As the outer masses attracted the inner ones, the torsion balance rotated and twisted the ribbon. Measuring that tiny motion provided one estimate of big G.

The teams also used a second technique involving electricity. Researchers applied voltage to electrodes near the inner masses, creating an electrostatic force that counteracted gravity. By carefully adjusting the voltage until the balance stopped rotating, they obtained another independent measurement of G.

Testing Copper and Sapphire Masses

Schlamminger’s team added an extra step to the experiment. To determine whether the material itself could influence the measurement, they repeated the study using both copper and sapphire masses.

The results were nearly identical, suggesting that the composition of the masses was not responsible for the discrepancy.

Although the experiment did not solve the mystery surrounding big G, it added another important data point to the growing body of evidence.

“Every measurement is important, because the truth matters,” Schlamminger said. “For me, making an accurate measurement is a way of bringing order to the universe, whether or not the number agrees with the expected value,” he added.

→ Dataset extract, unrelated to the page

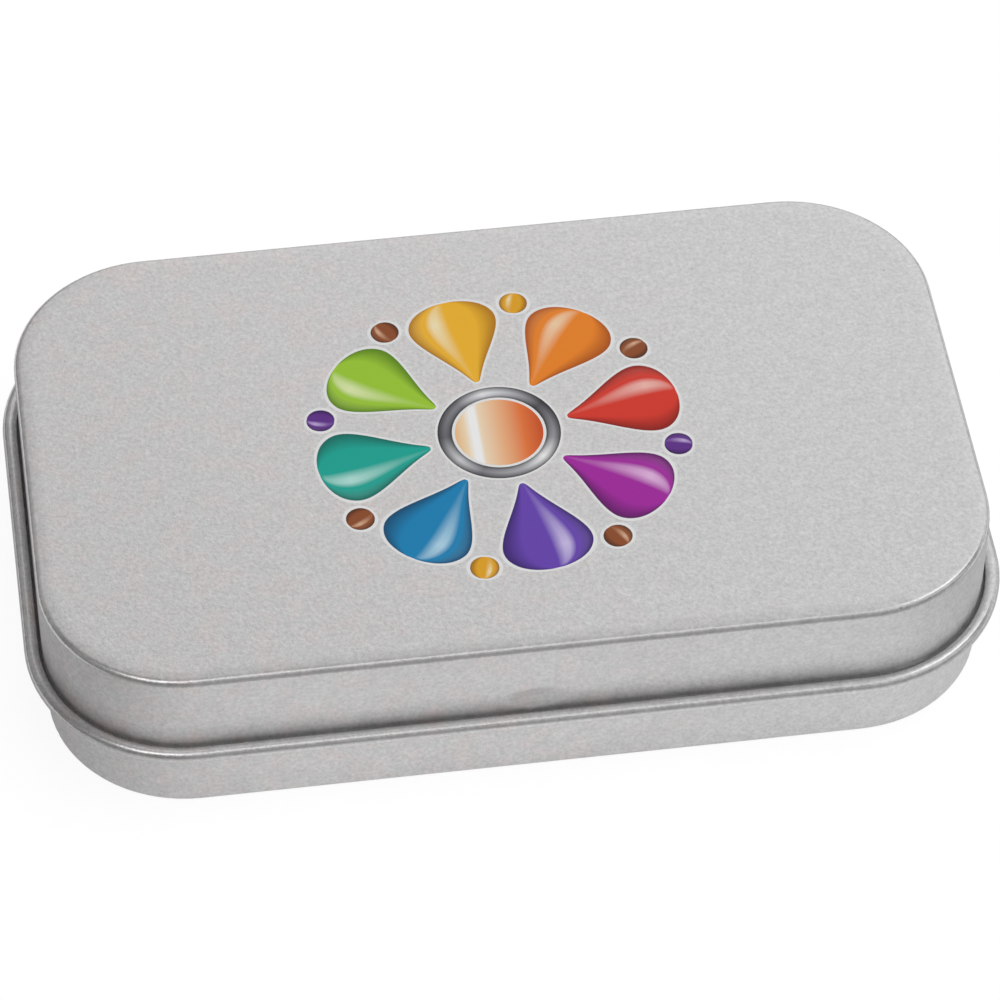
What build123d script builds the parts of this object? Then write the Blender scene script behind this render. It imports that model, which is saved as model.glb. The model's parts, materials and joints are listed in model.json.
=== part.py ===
from build123d import *
from math import copysign, cos, radians, sin, sqrt, tan
import os

# A hinged tinplate box, in mm. It stands on XY with its middle at the origin, its length
# lies along X, and its hinge is at the back, towards +Y. Base and lid are both pressed
# from one gauge of sheet. The lid slips over the neck of the base and turns on its own
# curled edge, which two tongues of the base wrap round.

# Overall sizes
sheet = 0.25
lid_length = 91.6
lid_width = 55.6
lid_corner_radius = 13.8
lid_edge_radius = 0.65
tin_height = 18.0
base_edge_radius = 0.9

# Curled edge of the lid, rolled outwards
curl_drop = 9.4
curl_offset = 0.97
curl_radius = 0.72
curl_turn = 250

# Base: lower wall, shoulder, leaning neck and rim rolled inwards
base_inset = 0.16
shoulder_drop = 0.55
shoulder_turn = 40
neck_gap = 0.15
neck_lean = 5
rim_radius = 0.7
rim_turn = 285
lid_headroom = 0.2

# Hinge: tongues cut from the back of the neck, and the windows they pass through
tongue_width = 9.0
tongue_spacing = 46.0
tongue_bend_radius = 0.3
tongue_root = 0.3
hinge_gap = 0.1
knuckle_turn = 165
window_side_gap = 0.4
window_headroom = 0.45

# Snap dimple in the middle of the front skirt
dimple_length = 6.2
dimple_height = 2.8
dimple_depth = 0.14
dimple_rise = 2.1
dimple_edge_radius = 2.0

# Heights and places that follow from the sizes above. A cut is long enough to pass the sheet.
cut_length = 4 * sheet
curl_z = tin_height - curl_drop
curl_turn_in = curl_offset + sheet
skirt_foot_z = curl_z + curl_turn_in - curl_radius
hinge_y = lid_width / 2 + curl_offset
knuckle_radius = curl_radius + hinge_gap
tongue_places = Locations((-tongue_spacing / 2, 0, 0), (tongue_spacing / 2, 0, 0))
dimple_bend = ((dimple_height / 2) ** 2 + dimple_depth**2) / (2 * dimple_depth)
dimple_sweep = ((dimple_length / 2) ** 2 + dimple_depth**2) / (2 * dimple_depth)

base_length = lid_length - 2 * base_inset
base_width = lid_width - 2 * base_inset
base_corner_radius = lid_corner_radius - base_inset
lower_wall_z = curl_z - shoulder_drop
lean = radians(neck_lean)
shoulder_inset = sheet + neck_gap - base_inset
shoulder_radius = shoulder_inset / (1 + cos(lean) - 2 * cos(radians(shoulder_turn)))
shoulder_rise = shoulder_radius * (2 * sin(radians(shoulder_turn)) - sin(lean))
neck_foot_z = lower_wall_z + shoulder_rise
rim_top_z = tin_height - sheet - lid_headroom
neck_top_z = rim_top_z - rim_radius * (1 - sin(lean))


def strip_side(start, heading, steps, inset):
    """One side of a bent strip. A step is (turn, size): a straight where the turn is 0, or else
    an arc of that radius on the strip's right-hand side, which inset makes that much tighter."""
    spot, way = Vector(start), Vector(heading)
    for turn, size in steps:
        if turn:
            edge = JernArc(spot, way, size - copysign(inset, turn), turn)
        else:
            edge = Line(spot, spot + way * size)
        spot, way = edge @ 1, edge % 1
    return spot


def bent_strip(start, heading, steps):
    """The outline of a strip of sheet that starts with its right-hand side at start."""
    left = Vector(-heading[1], heading[0]) * sheet
    with BuildLine() as outline:
        right_end = strip_side(start, heading, steps, 0)
        left_end = strip_side(Vector(start) + left, heading, steps, sheet)
        Line(start, Vector(start) + left)
        Line(right_end, left_end)
    return outline.edges()


def wall_path(length, width, corner_radius, height):
    """The closed line that a wall of the tin follows, seen from above."""
    x, y = length / 2, width / 2
    with BuildLine(Plane.XY.offset(height)) as path:
        Polyline((x, y), (-x, y), (-x, -y), (x, -y), close=True)
        fillet(path.vertices(), radius=corner_radius)
    return path.wire()


def wall_section_plane(path):
    """The plane square to the start of a path, with its x pointing out of the tin."""
    outward = path @ 0 - Vector(0, 0, (path @ 0).Z)
    along = path % 0
    across = Vector(0, 0, 1).cross(along)
    if across.dot(outward) < 0:
        across = -across
    return Plane(path @ 0, x_dir=across, z_dir=across.cross(Vector(0, 0, 1)))


def neck_face_y(height):
    """Where the outside of the neck's back wall stands at a height."""
    return base_width / 2 - shoulder_inset - (height - neck_foot_z) * tan(lean)


def dimple_form(start, growth):
    """The rounded form behind the snap dimple, from a depth behind the skirt's face inwards."""
    face_y = -lid_width / 2
    centre = (0, face_y + dimple_depth - dimple_sweep, curl_z + dimple_rise)
    ring = Location(centre) * Torus(dimple_sweep - dimple_bend, dimple_bend + growth)
    block = Location((0, face_y + start, curl_z + dimple_rise)) * Box(
        dimple_length + cut_length,
        dimple_depth + cut_length,
        dimple_height + cut_length,
        align=(Align.CENTER, Align.MIN, Align.CENTER),
    )
    return ring & block


# Lid: top and skirt, then the curl below the skirt
curl_steps = [(90, curl_turn_in), (curl_turn, curl_radius)]
curl_path = wall_path(lid_length, lid_width, lid_corner_radius, skirt_foot_z)
dimple_bulge = dimple_form(sheet / 2, sheet)
dimple_hollow = dimple_form(-dimple_depth, 0)

with BuildPart() as lid:
    with BuildSketch(Plane.XY.offset(skirt_foot_z)):
        RectangleRounded(lid_length, lid_width, lid_corner_radius)
    extrude(amount=tin_height - skirt_foot_z)
    fillet(lid.faces().sort_by(Axis.Z)[-1].edges(), radius=lid_edge_radius)
    offset(amount=-sheet, openings=lid.faces().sort_by(Axis.Z)[0])
    with BuildSketch(wall_section_plane(curl_path)):
        make_face(bent_strip((-sheet, 0), (0, -1), curl_steps))
    sweep(path=curl_path)

    # Windows for the tongues. The curl is left whole in them, as the rod that they turn on.
    with BuildSketch(Plane.YZ):
        with Locations((hinge_y, curl_z - curl_turn_in)):
            Rectangle(
                curl_offset + cut_length,
                curl_turn_in + knuckle_radius + sheet + window_headroom,
                align=(Align.MAX, Align.MIN),
            )
        with Locations((hinge_y, curl_z)):
            Circle(curl_radius + hinge_gap / 2, mode=Mode.SUBTRACT)
    window_tool = extrude(
        amount=tongue_width / 2 + window_side_gap, both=True, mode=Mode.PRIVATE
    )
    with tongue_places:
        add(window_tool, mode=Mode.SUBTRACT)

    # Snap dimple, pressed inwards
    add(dimple_bulge)
    add(dimple_hollow, mode=Mode.SUBTRACT)
    dimple_face = lid.faces(Select.LAST).sort_by(Axis.Y)[-1]
    fillet(dimple_face.edges(), radius=dimple_edge_radius)
lid.part.label = "lid"

# Base: bottom and lower wall, then the shoulder, the leaning neck and the rolled rim
neck_slope = (neck_top_z - neck_foot_z) / cos(lean)
rim_steps = [
    (shoulder_turn, shoulder_radius),
    (neck_lean - shoulder_turn, shoulder_radius),
    (0, neck_slope),
    (rim_turn, rim_radius),
]
neck_path = wall_path(base_length, base_width, base_corner_radius, lower_wall_z)

# Tongue: up out of the neck, straight back over the curl, then down round it
bend_z = curl_z + knuckle_radius - tongue_bend_radius * (1 + sin(lean))
bend_y = neck_face_y(bend_z)
tongue_reach = hinge_y - bend_y - tongue_bend_radius * cos(lean)
tongue_heading = (-sin(lean), cos(lean))
tongue_start = (bend_y + tongue_root * sin(lean), bend_z - tongue_root * cos(lean))
tongue_steps = [
    (0, tongue_root),
    (-90 - neck_lean, tongue_bend_radius),
    (0, tongue_reach),
    (-knuckle_turn, knuckle_radius),
]
tongue_length = tongue_reach + radians(90 + neck_lean) * (tongue_bend_radius + sheet / 2)
tongue_length += radians(knuckle_turn) * (knuckle_radius + sheet / 2)

with BuildPart() as base:
    with BuildSketch():
        RectangleRounded(base_length, base_width, base_corner_radius)
    extrude(amount=lower_wall_z)
    fillet(base.faces().sort_by(Axis.Z)[0].edges(), radius=base_edge_radius)
    offset(amount=-sheet, openings=base.faces().sort_by(Axis.Z)[-1])
    with BuildSketch(wall_section_plane(neck_path)):
        make_face(bent_strip((0, 0), (0, 1), rim_steps))
    sweep(path=neck_path)

    # The slots that the tongues were cut from, then the tongues
    with tongue_places:
        with Locations((0, bend_y, bend_z)):
            Box(
                tongue_width,
                cut_length,
                tongue_length,
                rotation=(neck_lean, 0, 0),
                align=(Align.CENTER, Align.CENTER, Align.MIN),
                mode=Mode.SUBTRACT,
            )
    with BuildSketch(Plane.YZ):
        make_face(bent_strip(tongue_start, tongue_heading, tongue_steps))
    tongue = extrude(amount=tongue_width / 2, both=True, mode=Mode.PRIVATE)
    with tongue_places:
        add(tongue)
base.part.label = "base"

# Room that the front of the skirt has as it swings up past the rim
swing_reach = lid_width + curl_offset - sheet
rim_height = neck_top_z - curl_z
skirt_nearest = swing_reach - sqrt(swing_reach**2 - rim_height**2)
rim_gap = lid_width / 2 - sheet - neck_face_y(neck_top_z)
print("gap between skirt and rim:", round(rim_gap, 3), "needs", round(skirt_nearest, 3))

os.makedirs("parts", exist_ok=True)
export_step(lid.part, "parts/lid.step")
export_step(base.part, "parts/base.step")
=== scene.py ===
import bpy
import json
import math
from mathutils import Matrix, Vector

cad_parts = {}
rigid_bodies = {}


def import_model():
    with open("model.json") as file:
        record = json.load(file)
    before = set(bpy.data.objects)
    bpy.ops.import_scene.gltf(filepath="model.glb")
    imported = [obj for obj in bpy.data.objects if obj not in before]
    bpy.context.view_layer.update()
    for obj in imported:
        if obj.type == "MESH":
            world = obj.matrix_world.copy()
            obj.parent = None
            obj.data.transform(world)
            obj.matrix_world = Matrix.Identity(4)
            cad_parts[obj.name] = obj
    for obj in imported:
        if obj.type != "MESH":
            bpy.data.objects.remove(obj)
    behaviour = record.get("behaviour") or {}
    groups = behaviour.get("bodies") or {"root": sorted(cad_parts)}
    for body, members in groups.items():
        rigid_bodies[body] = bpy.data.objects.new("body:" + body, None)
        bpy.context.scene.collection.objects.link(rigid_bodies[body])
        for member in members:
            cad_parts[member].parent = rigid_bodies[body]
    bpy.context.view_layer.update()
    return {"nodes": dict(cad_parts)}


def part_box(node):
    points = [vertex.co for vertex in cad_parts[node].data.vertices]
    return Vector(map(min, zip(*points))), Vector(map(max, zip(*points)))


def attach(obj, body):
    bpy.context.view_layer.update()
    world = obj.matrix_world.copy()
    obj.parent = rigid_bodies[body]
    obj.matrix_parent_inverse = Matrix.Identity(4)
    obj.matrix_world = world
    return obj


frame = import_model()
mm = 0.001
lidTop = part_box("lid")[1].z
print("frame loaded, lid's top at", round(lidTop / mm, 3), "mm")


# Small helpers
def deselectAll():
    for item in bpy.context.view_layer.objects:
        item.select_set(False)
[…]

After spending a decade pursuing the problem, Schlamminger says he is ready to move on.

“I’ll leave it to younger generations of scientists to work on the problem,” he added.

“We must press on.”

Big G vs. Little g

Newton’s law of gravity contains both a “big G” and a “little g,” but they describe different things.

Little g refers to the acceleration caused by gravity near a large object such as Earth. On Earth’s surface, little g is about 9.8 m/s2. On the Moon, where gravity is weaker because the Moon has less mass, little g is only about 1.62 m/s2.

Big G, on the other hand, is considered universal. Scientists believe it has the same value everywhere in the universe. It determines the gravitational force between any two objects, whether that involves planets, people, or laboratory weights.

Newton’s equation calculates gravitational force by multiplying two masses together, dividing by the square of the distance between them, and multiplying by big G. Written mathematically, the law is expressed as Gm1m2/r2.